Pair RDD Transformations: mapValues and Action: countByKey

mapValues simply skip the keys and applies a function to the values in a Pair RDD.

def mapValues[U](f: V => U): RDD[(K, U)]
//is equivalent to 

pairRDD.map{case (x, y): (x, func(y))}

countByKey is an action that simply counts the number of elements per key in a Pair RDD, returning a normal Scala Map mapping from keys to counts:

def countByKey(): Map[K, Long]

Pair RDD Transformation: keys

keys return an RDD with the keys of each tuple.

def keys: RDD[K]

One thing to notice is that keys is a transformation instead of an action. This is because the number of keys in a pair RDD could be huge, and thus is may not be possible to collect all keys at one node.

For a complete list of all available specialized Pair RDD operations, refer to PairRDDFunctions

Joins

Joins are another sort of unique transformations on Pair RDDs.
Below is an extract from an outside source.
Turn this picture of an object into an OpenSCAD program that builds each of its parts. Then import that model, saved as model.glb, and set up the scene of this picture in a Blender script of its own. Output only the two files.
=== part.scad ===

They are conceptually similar to join operations in database.

There are two kinds of joins:

  • Inner joins (join)
  • Outer joins (leftOuterJoin/rightOuterJoin)

Inner joins

The default join operator is an inner join. It returns a new RDD containing combined pairs whose keys are present in both input RDDs.

def join[W](other: RDD[(K, W)]): RDD[(K, (V, W))]

When there are multiple values for the same key in one of the inputs, the resulting pair RDD will have an entry for every possible pair of values with that key from the two input RDDs.

Outer Joins (leftOuterJoin, rightOuterJoin)

Outer joins return a new RDD containing combined pairs whose keys don’t have to be present in both input RDDs.

Outer joins are useful for customizing how the resulting joined RDD deals with missing keys. With outer joins, we can decide which RDD’s keys are most essential to keep - the left, or the right RDD in the join expression.

def leftOuterJoin[W](other: RDD[(K, W)]): RDD[(K, (V, Option[W]))]
def rightOuterJoin[W](other: RDD[(K, W)]): RDD[(K, (Option[V], W))]

Notice the different position of the Option in leftOuterJoin and rightOuterJoin.